Moreover, the National Weather Service confirmed that a tornado, characterized by a maximum wind speed of 95 to 105 mph, occurred in Westport, where power outages were extensive. Other small tornadoes and microbursts are suspected to have taken place in some locations, further indicating localized pockets of extreme winds.

“When we issued the first prediction on Aug. 1, the hurricane was still located in the Bahamas and there was a significant uncertainty on the track,” said Emmanouil Anagnostou, EEC’s Director, and a UConn professor in the Department of Civil and Environmental Engineering.

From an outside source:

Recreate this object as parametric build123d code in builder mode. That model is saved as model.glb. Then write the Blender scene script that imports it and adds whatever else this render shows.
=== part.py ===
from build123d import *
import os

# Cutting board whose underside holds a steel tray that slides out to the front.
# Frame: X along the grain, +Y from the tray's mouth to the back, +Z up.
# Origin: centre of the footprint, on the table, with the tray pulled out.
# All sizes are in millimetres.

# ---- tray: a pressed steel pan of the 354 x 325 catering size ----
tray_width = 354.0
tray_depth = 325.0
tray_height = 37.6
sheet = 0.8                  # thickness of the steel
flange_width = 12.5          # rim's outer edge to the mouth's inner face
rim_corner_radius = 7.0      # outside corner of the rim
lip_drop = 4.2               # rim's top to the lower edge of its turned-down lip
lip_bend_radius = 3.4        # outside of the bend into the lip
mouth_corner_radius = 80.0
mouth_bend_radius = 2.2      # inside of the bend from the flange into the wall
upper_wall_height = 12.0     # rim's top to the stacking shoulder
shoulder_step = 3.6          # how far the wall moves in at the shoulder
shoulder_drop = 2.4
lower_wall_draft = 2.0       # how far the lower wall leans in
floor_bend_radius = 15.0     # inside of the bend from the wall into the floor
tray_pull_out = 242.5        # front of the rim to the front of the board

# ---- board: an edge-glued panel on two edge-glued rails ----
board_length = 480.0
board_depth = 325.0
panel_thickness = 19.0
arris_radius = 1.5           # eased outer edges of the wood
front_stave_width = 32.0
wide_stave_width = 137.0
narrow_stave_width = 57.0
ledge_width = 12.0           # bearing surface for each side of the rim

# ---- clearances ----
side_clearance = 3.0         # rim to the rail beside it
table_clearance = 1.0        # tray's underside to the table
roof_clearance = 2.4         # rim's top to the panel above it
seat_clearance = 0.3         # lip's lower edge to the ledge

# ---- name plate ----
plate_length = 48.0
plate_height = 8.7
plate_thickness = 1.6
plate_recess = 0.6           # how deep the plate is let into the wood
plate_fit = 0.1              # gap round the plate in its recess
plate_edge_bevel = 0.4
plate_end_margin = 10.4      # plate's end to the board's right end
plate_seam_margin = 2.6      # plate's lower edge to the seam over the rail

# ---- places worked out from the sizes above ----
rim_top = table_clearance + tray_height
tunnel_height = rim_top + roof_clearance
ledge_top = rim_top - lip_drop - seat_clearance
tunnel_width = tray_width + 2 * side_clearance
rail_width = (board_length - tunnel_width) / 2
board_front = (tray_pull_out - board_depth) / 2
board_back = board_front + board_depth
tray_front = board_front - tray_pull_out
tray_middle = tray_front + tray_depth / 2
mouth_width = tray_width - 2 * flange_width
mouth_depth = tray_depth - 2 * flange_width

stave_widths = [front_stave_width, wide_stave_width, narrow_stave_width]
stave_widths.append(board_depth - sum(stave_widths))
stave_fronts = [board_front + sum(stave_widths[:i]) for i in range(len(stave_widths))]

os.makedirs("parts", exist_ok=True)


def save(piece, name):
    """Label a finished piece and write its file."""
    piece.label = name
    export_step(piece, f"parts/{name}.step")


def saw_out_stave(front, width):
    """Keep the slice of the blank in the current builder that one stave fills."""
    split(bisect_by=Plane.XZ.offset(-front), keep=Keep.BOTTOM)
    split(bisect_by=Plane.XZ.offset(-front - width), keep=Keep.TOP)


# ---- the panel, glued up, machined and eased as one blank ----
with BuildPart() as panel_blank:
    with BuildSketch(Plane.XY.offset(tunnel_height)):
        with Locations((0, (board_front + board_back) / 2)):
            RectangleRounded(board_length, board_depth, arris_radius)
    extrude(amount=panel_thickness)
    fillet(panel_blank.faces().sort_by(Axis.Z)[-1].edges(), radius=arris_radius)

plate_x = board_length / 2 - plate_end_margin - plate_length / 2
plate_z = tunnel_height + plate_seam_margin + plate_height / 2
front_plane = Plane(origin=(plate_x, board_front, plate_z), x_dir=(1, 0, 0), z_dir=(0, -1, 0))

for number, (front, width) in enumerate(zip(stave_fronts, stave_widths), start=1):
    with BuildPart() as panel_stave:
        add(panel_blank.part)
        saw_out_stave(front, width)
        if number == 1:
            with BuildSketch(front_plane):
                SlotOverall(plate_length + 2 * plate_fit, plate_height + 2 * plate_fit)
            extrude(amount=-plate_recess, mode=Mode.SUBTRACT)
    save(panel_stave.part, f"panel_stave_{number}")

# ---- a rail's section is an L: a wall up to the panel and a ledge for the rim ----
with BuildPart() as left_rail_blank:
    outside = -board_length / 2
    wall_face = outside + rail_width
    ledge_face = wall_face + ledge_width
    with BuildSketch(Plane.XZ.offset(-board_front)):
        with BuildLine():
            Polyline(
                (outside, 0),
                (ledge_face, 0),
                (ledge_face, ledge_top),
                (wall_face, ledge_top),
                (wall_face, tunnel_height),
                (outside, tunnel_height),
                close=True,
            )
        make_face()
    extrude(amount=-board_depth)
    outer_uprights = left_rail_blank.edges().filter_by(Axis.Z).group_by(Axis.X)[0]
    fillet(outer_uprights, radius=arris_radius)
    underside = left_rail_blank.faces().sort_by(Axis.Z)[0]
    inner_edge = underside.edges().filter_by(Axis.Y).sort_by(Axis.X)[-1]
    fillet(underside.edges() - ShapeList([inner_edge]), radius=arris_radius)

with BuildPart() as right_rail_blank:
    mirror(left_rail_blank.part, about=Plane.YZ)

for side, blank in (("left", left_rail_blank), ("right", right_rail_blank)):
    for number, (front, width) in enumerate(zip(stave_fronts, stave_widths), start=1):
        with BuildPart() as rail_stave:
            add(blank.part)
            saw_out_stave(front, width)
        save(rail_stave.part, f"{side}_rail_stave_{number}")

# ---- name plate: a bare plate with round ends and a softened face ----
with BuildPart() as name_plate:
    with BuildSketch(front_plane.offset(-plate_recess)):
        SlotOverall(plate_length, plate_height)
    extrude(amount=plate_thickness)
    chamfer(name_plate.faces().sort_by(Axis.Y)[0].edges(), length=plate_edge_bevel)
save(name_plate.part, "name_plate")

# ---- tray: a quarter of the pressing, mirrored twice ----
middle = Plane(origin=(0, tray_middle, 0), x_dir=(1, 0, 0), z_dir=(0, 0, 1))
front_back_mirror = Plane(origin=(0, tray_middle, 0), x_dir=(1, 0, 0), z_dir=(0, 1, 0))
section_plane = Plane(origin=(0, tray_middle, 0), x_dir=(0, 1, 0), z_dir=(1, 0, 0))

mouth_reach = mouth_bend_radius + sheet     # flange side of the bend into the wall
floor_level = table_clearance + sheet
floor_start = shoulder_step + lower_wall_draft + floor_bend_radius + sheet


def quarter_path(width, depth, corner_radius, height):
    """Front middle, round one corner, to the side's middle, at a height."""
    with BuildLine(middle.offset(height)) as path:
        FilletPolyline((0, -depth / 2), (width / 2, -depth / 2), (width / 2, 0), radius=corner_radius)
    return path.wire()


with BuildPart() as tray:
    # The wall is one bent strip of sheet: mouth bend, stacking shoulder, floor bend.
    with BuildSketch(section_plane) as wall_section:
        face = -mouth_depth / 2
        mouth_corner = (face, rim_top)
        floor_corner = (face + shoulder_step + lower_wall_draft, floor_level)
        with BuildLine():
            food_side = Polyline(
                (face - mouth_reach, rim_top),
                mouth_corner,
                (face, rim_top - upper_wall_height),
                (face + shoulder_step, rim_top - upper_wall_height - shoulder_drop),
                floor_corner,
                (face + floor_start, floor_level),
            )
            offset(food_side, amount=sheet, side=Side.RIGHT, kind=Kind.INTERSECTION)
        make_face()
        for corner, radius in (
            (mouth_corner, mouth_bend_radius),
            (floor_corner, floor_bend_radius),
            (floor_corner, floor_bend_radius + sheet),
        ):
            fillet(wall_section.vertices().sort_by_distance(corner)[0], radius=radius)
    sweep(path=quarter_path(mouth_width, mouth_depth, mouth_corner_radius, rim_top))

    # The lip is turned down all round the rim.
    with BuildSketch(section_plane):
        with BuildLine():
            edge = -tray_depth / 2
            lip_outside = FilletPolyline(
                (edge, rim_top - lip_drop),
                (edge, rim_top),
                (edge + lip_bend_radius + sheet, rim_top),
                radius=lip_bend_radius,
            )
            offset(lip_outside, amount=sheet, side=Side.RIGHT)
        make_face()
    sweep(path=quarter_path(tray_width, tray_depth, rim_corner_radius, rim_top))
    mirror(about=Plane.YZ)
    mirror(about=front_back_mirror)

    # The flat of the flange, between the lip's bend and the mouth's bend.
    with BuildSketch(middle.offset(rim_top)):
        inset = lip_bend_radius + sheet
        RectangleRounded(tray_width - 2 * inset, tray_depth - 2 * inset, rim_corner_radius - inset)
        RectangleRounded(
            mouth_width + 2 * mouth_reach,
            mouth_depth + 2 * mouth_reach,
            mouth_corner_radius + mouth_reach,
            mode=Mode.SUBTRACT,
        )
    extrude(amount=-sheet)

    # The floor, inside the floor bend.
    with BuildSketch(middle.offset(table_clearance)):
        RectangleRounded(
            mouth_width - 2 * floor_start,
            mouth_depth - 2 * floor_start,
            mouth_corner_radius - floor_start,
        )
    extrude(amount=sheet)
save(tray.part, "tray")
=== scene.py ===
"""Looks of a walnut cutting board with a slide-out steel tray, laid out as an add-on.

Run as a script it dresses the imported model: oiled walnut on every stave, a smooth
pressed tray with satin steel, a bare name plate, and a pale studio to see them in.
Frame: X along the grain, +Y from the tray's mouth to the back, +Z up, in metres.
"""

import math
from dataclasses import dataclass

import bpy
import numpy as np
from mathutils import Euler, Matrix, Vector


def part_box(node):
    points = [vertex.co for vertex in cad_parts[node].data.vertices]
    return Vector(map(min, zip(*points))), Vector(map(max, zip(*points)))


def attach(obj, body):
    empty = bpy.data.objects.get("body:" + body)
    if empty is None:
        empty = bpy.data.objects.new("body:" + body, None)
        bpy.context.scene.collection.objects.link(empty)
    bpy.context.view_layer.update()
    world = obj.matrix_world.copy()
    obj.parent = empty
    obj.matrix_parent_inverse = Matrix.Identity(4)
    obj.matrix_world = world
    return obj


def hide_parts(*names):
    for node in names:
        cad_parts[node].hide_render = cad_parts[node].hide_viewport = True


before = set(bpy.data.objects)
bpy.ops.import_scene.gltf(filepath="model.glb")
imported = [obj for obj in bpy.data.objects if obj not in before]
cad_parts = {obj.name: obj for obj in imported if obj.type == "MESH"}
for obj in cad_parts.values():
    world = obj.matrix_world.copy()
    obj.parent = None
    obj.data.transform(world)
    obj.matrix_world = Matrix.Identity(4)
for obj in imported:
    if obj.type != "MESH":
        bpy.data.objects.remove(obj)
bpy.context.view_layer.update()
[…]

“But at the time of the fifth and final prediction, during the morning of Aug. 4, a few hours before the storm, we were certain that the storm would produce an extreme impact in Connecticut, although not as severe as what actually developed due to the novel characteristics of Storm Isaias,” added Diego Cerrai, EEC’s manager and an assistant professor in the Department of Civil and Environmental Engineering.

Going forward, the EEC plans to incorporate more data on vegetation science and drought conditions in its modeling, helping to better predict future warm-season extreme storm impacts.

EEC researchers also say another key observation from tropical storm Isaias and its aftermath is the recognition that vegetation management should be implemented more widely, perhaps including more attention to large trees that have been outside of historical trimming zones.  The EEC’s faculty members who specialize in natural resources will be analyzing data from the Center’s Stormwise forest management sites and remote sensing data from NASA to investigate tree damages as it continues reviewing the incident.

This year’s hurricane season is expected to be active, and lessons learned from predictions of tropical storm Isaias will be part of the EEC’s data it uses as it continues monitoring for ways in which future weather events could impact the power grid.